__WHAT YOU WILL DO__
Reproduce verbatim the lines up to and including the one with "return body - [spot", starting from the first.

-- Start of SUPPLIED DATA --

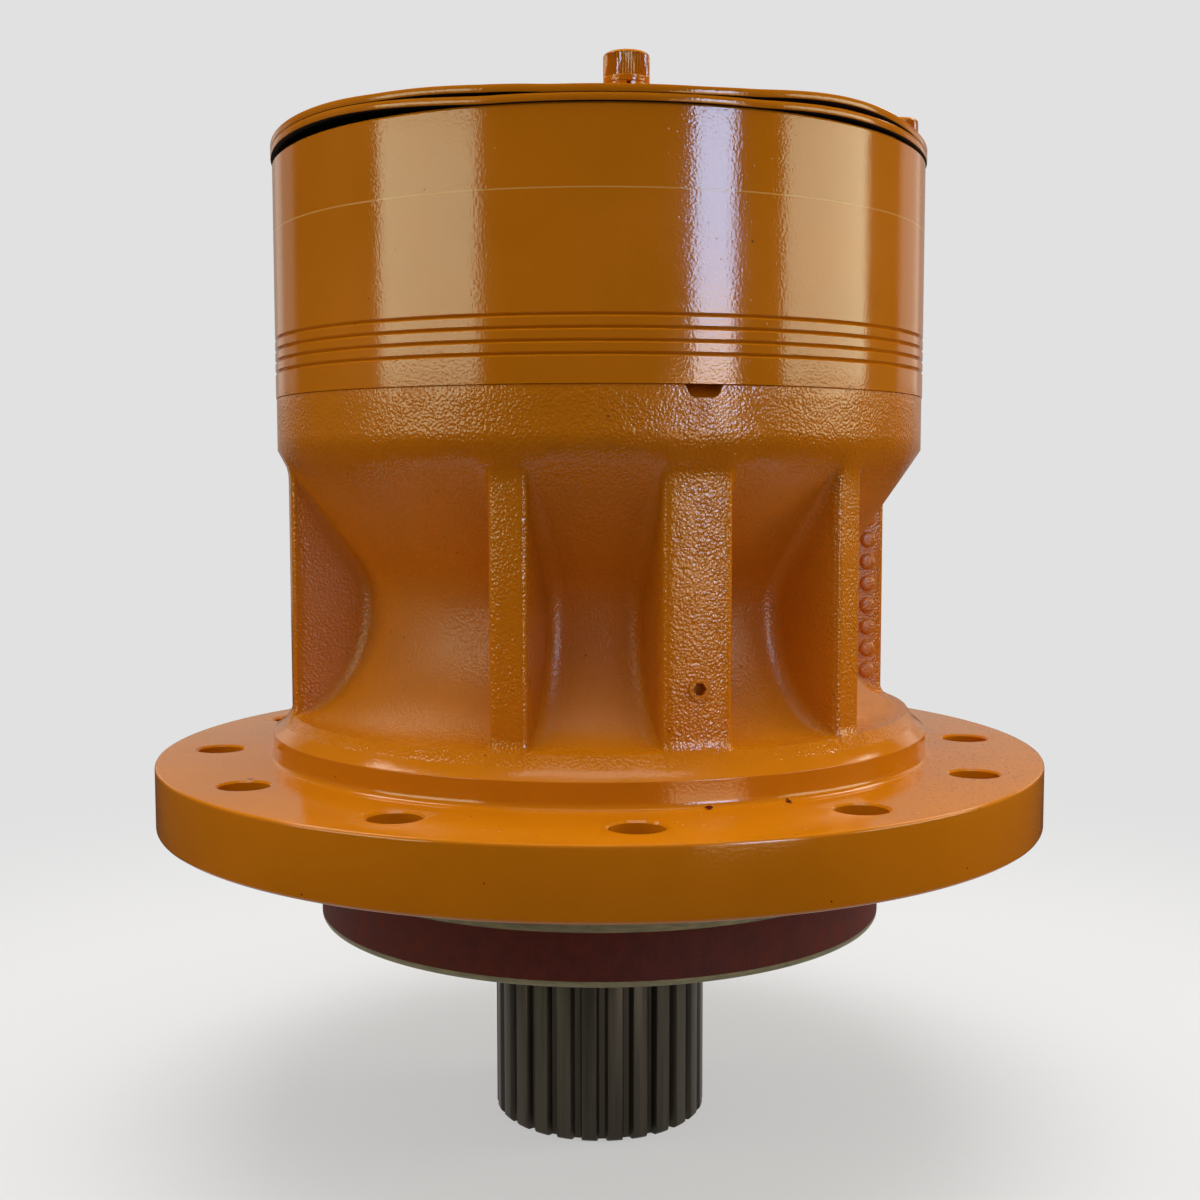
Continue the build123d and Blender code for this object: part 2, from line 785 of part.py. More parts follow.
def first_carrier():
    """The carrier of the first stage, with a toothed socket for the second sun gear."""
    body = disc(first_carrier_radius, first_plate_foot, first_plate_top)
    body += windowed_body(
        first_carrier_radius, first_plate_top, first_top_plate_foot,
        first_sun_teeth, first_planet_teeth, first_places,
    )
    sun_room = tip_radius(first_sun_teeth, profile_shift) + web_clearance
    body += tube(first_carrier_radius, sun_room, first_top_plate_foot, first_top_plate_top)
    angle = sun_angle(second_planet_turn, second_planet_teeth, second_sun_teeth)
    body -= gear(second_sun_teeth, profile_shift, angle, first_plate_foot, second_sun_top, running_fit)
    body -= disc(button_radius, second_sun_top, first_plate_top)
    pin_hole = disc(first_pin_radius, first_plate_foot, first_top_plate_top)
    return body - [spot * pin_hole for angle, spot in first_places]


def first_sun():
    """The first sun gear, with the splined socket that takes the motor shaft."""
    angle = sun_angle(first_planet_turn, first_planet_teeth, first_sun_teeth)
    low = first_plate_top + air_gap
    socket = spline(
        motor_spline_teeth, motor_spline_radius, motor_spline_depth,
        motor_spline_top_width, motor_spline_floor_width, 0, low, first_top_plate_top,
    )
    return gear(first_sun_teeth, profile_shift, angle, low, first_top_plate_top) - socket


def cover_plate(low, lift):
    """A thin round plate, flat between its four screws and sprung up past the lines that join them."""
    high = low + cover_thickness
    flat = disc(cover_radius, low, high)
    rim = disc(cover_radius, low, high + 2 * lift)
    lobes = []
    closed = cover_screw_turns + (cover_screw_turns[0] + 360,)
    for turn, following in zip(closed, closed[1:]):
        half = (following - turn) / 2
        line = cover_screw_circle * cos(radians(half)) + spring_washer_radius + cover_seat_margin
        reach = cover_radius - line
        bend = (reach ** 2 + lift ** 2) / (2 * lift)
        swing = degrees(asin(reach / bend)) + cover_bend_overrun
        beyond = block(2 * cover_radius, cover_radius, low, high)
        flat -= Rot(0, 0, turn + half) * Pos(0, -line, 0) * beyond
        centre = Pos(0, -line, low + bend)
        under = CenterArc((0, 0), bend, front_angle, -swing)
        over = CenterArc((0, 0), bend - cover_thickness, front_angle, -swing)
        outline = make_face([under, over, Line(under @ 0, over @ 0), Line(under @ 1, over @ 1)])
        strip = extrude(Plane.YZ * outline, cover_radius, both=True)
        lobes.append(rim & (Rot(0, 0, turn + half) * centre * strip))
    plate = flat
    for lobe in lobes:
        plate += lobe
    hole = disc(cover_screw_radius + bolt_clearance, low, high + lift)
    return plate - [place(cover_screw_circle, turn) * hole for turn in cover_screw_turns]


def cover_screws(seat):
    """The socket screws of the shipping covers."""
    top = seat + cover_screw_head_height
    edge = cover_screw_head_radius - cover_screw_head_chamfer
    screw = turned(
        (0, ring_top - cover_screw_engagement),
        (cover_screw_radius, ring_top - cover_screw_engagement),
        (cover_screw_radius, seat),
        (cover_screw_head_radius, seat),
        (cover_screw_head_radius, top - cover_screw_head_chamfer),
        (edge, top),
        (0, top),
    )
    screw -= hexagon(cover_screw_hex, top - cover_screw_hex_depth, top)
    return [place(cover_screw_circle, turn) * screw for turn in cover_screw_turns]


def spring_washers(low):
    """The split spring washers under the cover screws."""
    washer = tube(spring_washer_radius, cover_screw_radius, low, low + spring_washer_thickness)
    washer -= block(spring_washer_split, cover_radius, low, low + spring_washer_thickness)
    return [place(cover_screw_circle, turn) * washer for turn in cover_screw_turns]


def save(name, shape):
    """Write a piece, or a list of alike pieces, to its own file."""
    solids = shape if isinstance(shape, list) else [shape]
    export_step(Compound([solid for item in solids for solid in item.solids()]), f"parts/{name}.step")


def build_housing():
    """Everything that stands still."""
    save("casting", casting())
    save("grease_plug", grease_plug())
    save("ring_gear", ring_gear())
    save("ring_screws", ring_screws())
    save("ring_dowels", dowels())
    save("shaft_seal", shaft_seal())
    save("seal_retainer", seal_retainer())
    save("retainer_screws", retainer_screws())
    save("lower_cover_plate", cover_plate(ring_top, lower_cover_lift))
    save("upper_cover_plate", cover_plate(ring_top + cover_thickness, upper_cover_lift))
    washer_foot = ring_top + 2 * cover_thickness
    save("cover_spring_washers", spring_washers(washer_foot))
    save("cover_screws", cover_screws(washer_foot + spring_washer_thickness))


def build_bearings():
    """Both tapered roller bearings, with their cups in the casting and their cones on the shaft."""
    for name, bore, outer, width, face, way in (
        ("lower", lower_bearing_bore, lower_bearing_outer, lower_bearing_width, lower_cone_face, 1),
        ("upper", upper_bearing_bore, upper_bearing_outer, upper_bearing_width, upper_cone_face, -1),
    ):
        cup, rollers, cone = bearing(bore, outer, width, face, way)
        save(f"{name}_bearing_cup", cup)
        save(f"{name}_bearing_rollers", rollers)
        save(f"{name}_bearing_cone", cone)


def build_output():
    """The output shaft and what turns with it."""
    save("output_shaft", output_shaft())
    save("seal_sleeve", tube(sleeve_radius, sleeve_radius - sleeve_wall, sleeve_foot, shaft_collar_foot))
    save("bearing_nut", bearing_nut())
    save("second_carrier", second_carrier())
    save("carrier_snap_ring", carrier_snap_ring())
    pins = planet_pins(second_places, second_pin_radius, second_plate_foot, second_top_plate_top)
    save("second_planet_pins", pins)
    save(
        "second_thrust_washers",
        thrust_washers(second_places, second_pin_radius, second_plate_top, second_top_plate_foot),
    )


def build_first_carrier():
    """The first carrier and what turns with it."""
    save("second_sun_gear", second_sun())
    save("first_carrier", first_carrier())
    pins = planet_pins(first_places, first_pin_radius, first_plate_foot, first_top_plate_top)
    save("first_planet_pins", pins)
    save(
        "first_thrust_washers",
        thrust_washers(first_places, first_pin_radius, first_plate_top, first_top_plate_foot),
    )
    save("thrust_button", disc(button_radius, first_plate_top - button_height, first_plate_top))


def build_gears():
    """The planets of both stages with their bushes, and the first sun gear."""
    for number, (angle, spot) in enumerate(second_places, 1):
        low, high = second_planet_foot, second_planet_top
        wheel = planet(angle, spot, second_planet_teeth, second_bush_radius, low, high)
        save(f"second_planet_{number}", wheel)
        save(f"second_planet_bush_{number}", bush(spot, second_bush_radius, second_pin_radius, low, high))
    for number, (angle, spot) in enumerate(first_places, 1):
        low, high = first_planet_foot, first_planet_top
        wheel = planet(angle, spot, first_planet_teeth, first_bush_radius, low, high)
        save(f"first_planet_{number}", wheel)
        save(f"first_planet_bush_{number}", bush(spot, first_bush_radius, first_pin_radius, low, high))
    save("first_sun_gear", first_sun())


build_housing()
build_bearings()
build_output()
build_first_carrier()
build_gears()
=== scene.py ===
from math import asin, atan2, cos, degrees, hypot, pi, radians, sin, tan

import bmesh
import bpy
import numpy as np
from mathutils import Euler, Matrix, Vector


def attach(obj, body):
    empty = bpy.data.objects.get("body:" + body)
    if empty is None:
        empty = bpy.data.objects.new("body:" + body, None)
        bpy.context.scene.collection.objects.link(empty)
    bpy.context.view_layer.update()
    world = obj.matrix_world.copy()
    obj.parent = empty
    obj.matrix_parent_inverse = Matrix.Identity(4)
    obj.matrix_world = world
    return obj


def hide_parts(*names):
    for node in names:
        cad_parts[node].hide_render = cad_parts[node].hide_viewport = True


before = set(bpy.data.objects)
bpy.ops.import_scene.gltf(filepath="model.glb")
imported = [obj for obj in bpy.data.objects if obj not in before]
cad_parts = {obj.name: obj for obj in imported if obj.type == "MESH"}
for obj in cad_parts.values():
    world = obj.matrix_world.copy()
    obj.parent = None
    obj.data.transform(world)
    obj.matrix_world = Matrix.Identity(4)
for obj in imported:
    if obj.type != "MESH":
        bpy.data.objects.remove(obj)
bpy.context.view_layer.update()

# Swing gearbox of an excavator, standing on its output shaft. Lengths are written in millimetres
# and turned to metres by mm. A turn is counted from the front (-Y) towards the right (+X).
mm = 0.001
scene = bpy.context.scene
scene.view_settings.view_transform = "Standard"


# Camera: a phone held 0.75 m from the axis, a little left of the front and a little above the flange.
camera_turn = -4.4
camera_place = Vector((-57.9, -752.3, 160.7)) * mm
camera = bpy.data.objects.new("camera", bpy.data.cameras.new("camera"))
camera.data.lens = 46.62
camera.data.sensor_width = 36.0
camera.data.shift_x = 0.0006
camera.data.clip_start = 0.01
camera.location = camera_place
level = Euler((radians(90 - 4.597), 0, radians(camera_turn))).to_matrix()
camera.rotation_euler = (level @ Euler((0, 0, radians(-0.071))).to_matrix()).to_euler()
scene.collection.objects.link(camera)
scene.camera = camera


# Studio: a pale floor that fades into a pale backdrop, with soft boxes left, right and above.
# The enamel is glossy, so each soft box also shows as an upright strip on the ring gear.
def linear(colour):
    """A colour written as sRGB hex, as the linear values that a shader takes."""
    shares = [int(colour[at:at + 2], 16) / 255 for at in (1, 3, 5)]
    levels = [share / 12.92 if share <= 0.04045 else ((share + 0.055) / 1.055) ** 2.4 for share in shares]
    return levels + [1.0]


def new_finish(name):
    """A material with an empty tree."""
    finish = bpy.data.materials.new(name)
    finish.use_nodes = True
    finish.node_tree.nodes.clear()
    return finish


def add(tree, kind, inputs=None, **settings):
    """Add a node to a tree. inputs maps each socket to a value or to the socket that feeds it."""
    made = tree.nodes.new("ShaderNode" + kind)
    for name, value in settings.items():
        setattr(made, name, value)
    for name, value in (inputs or {}).items():
        if isinstance(value, bpy.types.NodeSocket):
            tree.links.new(value, made.inputs[name])
        else:
            made.inputs[name].default_value = value
    return made


def calc(tree, operation, first, second):
    """The result of an operation on two values or sockets."""
    return add(tree, "Math", {0: first, 1: second}, operation=operation).outputs[0]


def ramp(tree, value, first, last, at_first=0.0, at_last=1.0, **settings):
    """A value carried over from one range to another, and held at both ends."""
    return add(
        tree, "MapRange",
        {"Value": value, "From Min": first, "From Max": last, "To Min": at_first, "To Max": at_last}, **settings,
    ).outputs[0]


def in_picture(tree):
    """1 for rays that the picture shows, which are straight, mirrored or let through, and 0 for the others."""
    path = add(tree, "LightPath").outputs
    seen = calc(tree, "ADD", path["Is Camera Ray"], path["Is Glossy Ray"])
    return calc(tree, "ADD", seen, path["Is Transmission Ray"])


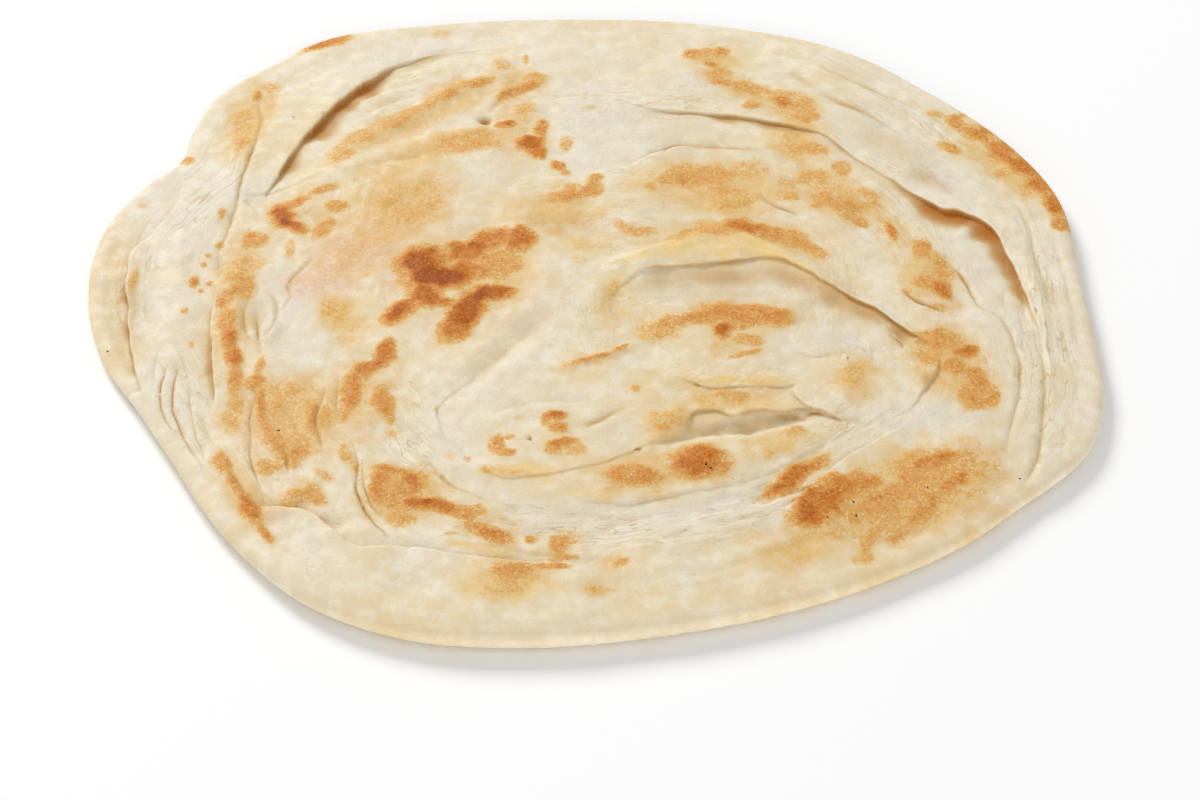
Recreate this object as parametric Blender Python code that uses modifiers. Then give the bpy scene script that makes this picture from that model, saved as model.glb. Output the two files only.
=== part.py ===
"""A paratha: a flaky griddle bread, coiled from a long pleated strip and rolled out flat.

The bread is one solid. It starts as a plain round-edged disc one unit thick, which is then
shaped: its outline is pulled out to the bread's uneven one, its two faces are set to their
heights, and the edges of the coiled layers are raised and sunk along smooth curves.

Lengths are in millimetres up to the last step, which turns them into metres.
"""

import math

import bmesh
import bpy
import numpy as np

NAME = "paratha"
MM = 0.001

# Driving sizes
MEAN_RADIUS = 90.0
CROWN_HEIGHT = 7.9
RIM_HEIGHT = 3.5
RIM_WAVE = 0.35
CROWN_POWER = 2.4
EDGE_ROUNDING = 2.4
FOOT_SHARE = 0.86
RIM_LIFT = 0.55
RIM_LIFT_WAVE = 0.3

# Fineness of the shaping, and of the solid that is left
STEPS = 216
TOP_RINGS = 58
FOOT_RINGS = 5
EDGE_POINTS = 7
FIRST_RING = 2.5
CURVE_STEP = 1.0
TRIANGLES = 9200

# The outline, as (angle in degrees, radius). The loose end of the strip makes the lobe
# between the two notches, at 151 and 207 degrees.
OUTLINE = (
    (-5, 91.7),
    (6, 91.3),
    (20, 95.0),
    (31, 95.2),
    (44, 94.6),
    (57, 95.8),
    (74, 93.6),
    (92, 92.2),
    (109, 95.0),
    (120, 99.2),
    (125.5, 99.5),
    (128.5, 98.4),
    (133, 98.3),
    (139, 97.4),
    (146, 93.1),
    (151, 89.5),
    (157, 91.5),
    (167, 93.2),
    (178, 91.2),
    (189, 87.7),
    (199, 83.5),
    (209, 82.1),
    (218, 83.3),
    (228, 85.5),
    (239, 88.0),
    (251, 87.7),
    (264, 85.0),
    (278, 82.9),
    (292, 83.3),
    (306, 85.4),
    (317, 88.2),
    (325, 90.2),
    (336, 94.9),
    (345, 94.4),
)

# Layer edges: (points, rise of the upper layer, drop of the lower one, reach of each).
# The upper layer lies to the left of the way each curve runs.
LAYER_EDGES = {
    "loose_end": (
        ((-78.5, 43), (-76.5, 27), (-84, 13), (-82.5, -5), (-80.5, -15), (-76, -34)),
        (0.25, 1.5, 6.0, 40.0),
    ),
    "upper_left_slit": (
        ((-60, 31), (-55, 47), (-46, 63), (-35, 74), (-18, 78)),
        (0.5, 0.9, 7.0, 5.0),
    ),
    "left_slit": (
        ((-65.5, 16), (-67, -6), (-65.2, -27)),
        (0.4, 0.8, 5.0, 4.0),
    ),
    "outer_turn": (
        ((6, 60), (20, 55.5), (40, 51), (56, 36), (68, 24), (77, 16), (80.5, -5)),
        (0.5, 0.8, 8.0, 6.0),
    ),
    "inner_turn": (
        ((35, 42.5), (21, 43.5), (8, 38)),
        (0.35, 0.4, 6.0, 5.0),
    ),
    "upper_pocket": (
        ((4, 8), (13, 11), (24.5, 16), (38, 7), (50, -4.5), (60, -14)),
        (0.7, 1.7, 5.0, 12.0),
    ),
    "lower_pocket": (
        ((9, -42), (16, -39), (20, -32), (31, -31.7), (42, -33)),
        (0.7, 1.1, 5.0, 4.0),
    ),
    "lower_pocket_flap": (
        ((10, -22), (22, -27), (35, -26)),
        (0.4, 0.5, 5.0, 4.0),
    ),
    "inner_ledge": (
        ((-22, -43), (-26, -33), (-16, -19), (-6, -8)),
        (0.5, 0.7, 7.0, 8.0),
    ),
    "front_roll": (
        ((-10, -68), (-37, -65), (-46, -56.5), (-54, -54.5)),
        (0.5, 0.9, 9.0, 6.0),
    ),
    "right_roll": (
        ((52, -37), (38, -50), (28, -59)),
        (0.35, 0.5, 9.0, 6.0),
    ),
}

# Creases pressed into the top: (points, depth, half width).
CREASES = {
    "double_crease": (((-39, -40), (-38, -51), (-33, -62)), (0.5, 1.6)),
    "left_pleat": (((-74.5, -22), (-74, -31), (-70, -41)), (0.5, 1.4)),
    "inner_pleat": (((-69, -24), (-67.5, -33), (-65, -42)), (0.5, 1.4)),
    "left_fold": (((-63.5, 56), (-66, 33), (-67.5, 12)), (0.5, 1.6)),
    "right_crease": (((81, -8), (79.5, -30), (71, -54)), (0.5, 1.8)),
    "right_inner_crease": (((68, 7), (75, -8), (75, -29), (72, -40)), (0.45, 1.6)),
    "rim_crease": (((82, 28), (83.5, 5), (84, 0)), (0.4, 1.5)),
}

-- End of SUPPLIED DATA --

__WRITTEN ANSWER__
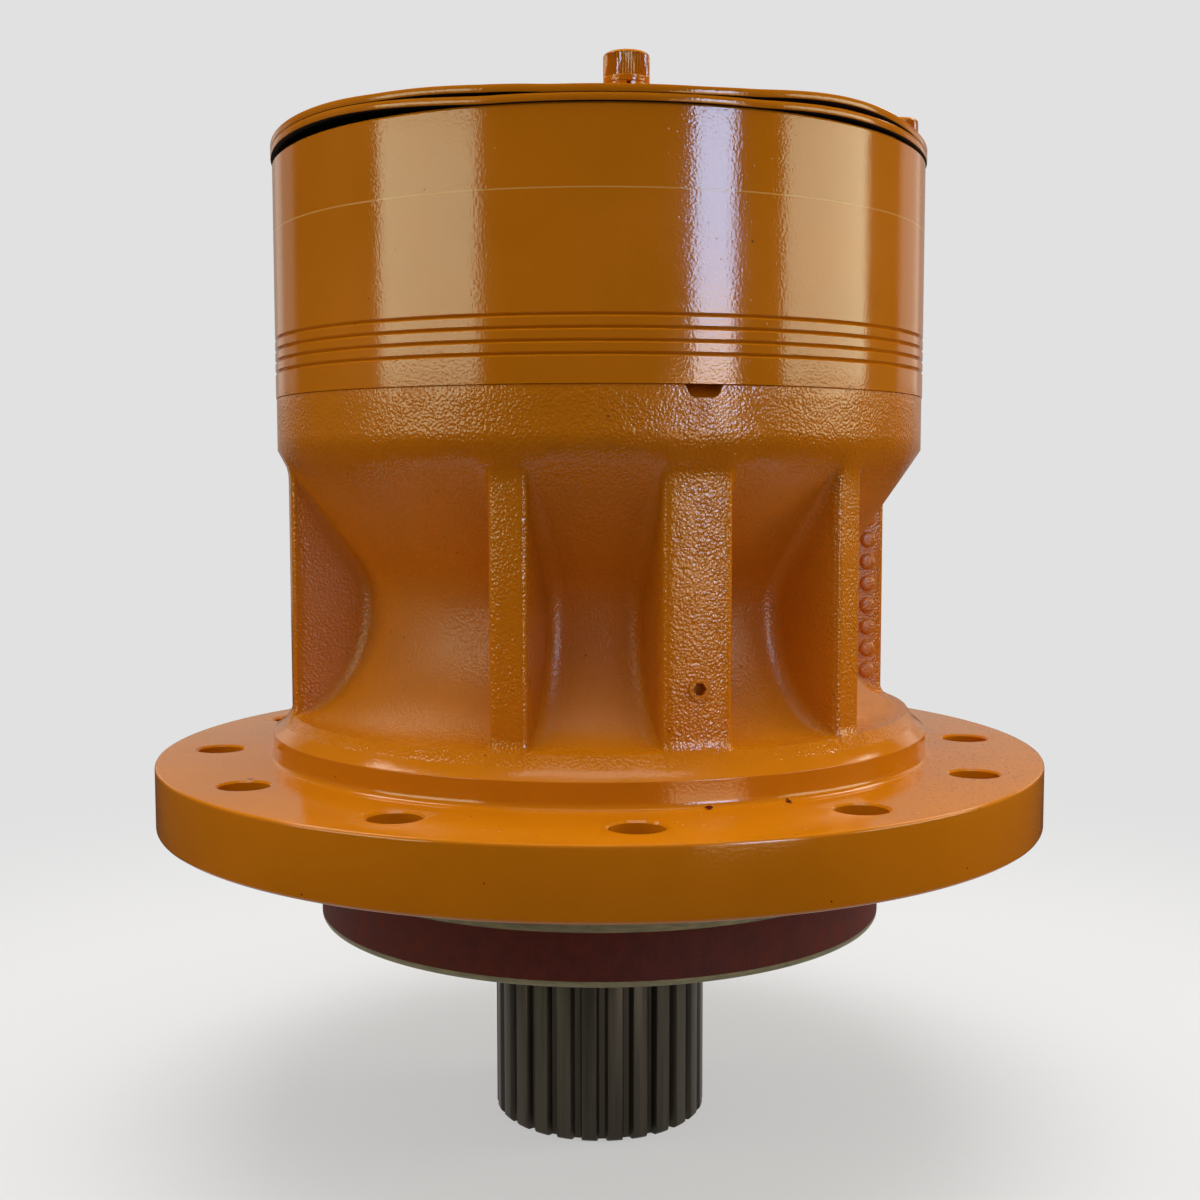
Continue the build123d and Blender code for this object: part 2, from line 785 of part.py. More parts follow.
def first_carrier():
    """The carrier of the first stage, with a toothed socket for the second sun gear."""
    body = disc(first_carrier_radius, first_plate_foot, first_plate_top)
    body += windowed_body(
        first_carrier_radius, first_plate_top, first_top_plate_foot,
        first_sun_teeth, first_planet_teeth, first_places,
    )
    sun_room = tip_radius(first_sun_teeth, profile_shift) + web_clearance
    body += tube(first_carrier_radius, sun_room, first_top_plate_foot, first_top_plate_top)
    angle = sun_angle(second_planet_turn, second_planet_teeth, second_sun_teeth)
    body -= gear(second_sun_teeth, profile_shift, angle, first_plate_foot, second_sun_top, running_fit)
    body -= disc(button_radius, second_sun_top, first_plate_top)
    pin_hole = disc(first_pin_radius, first_plate_foot, first_top_plate_top)
    return body - [spot * pin_hole for angle, spot in first_places]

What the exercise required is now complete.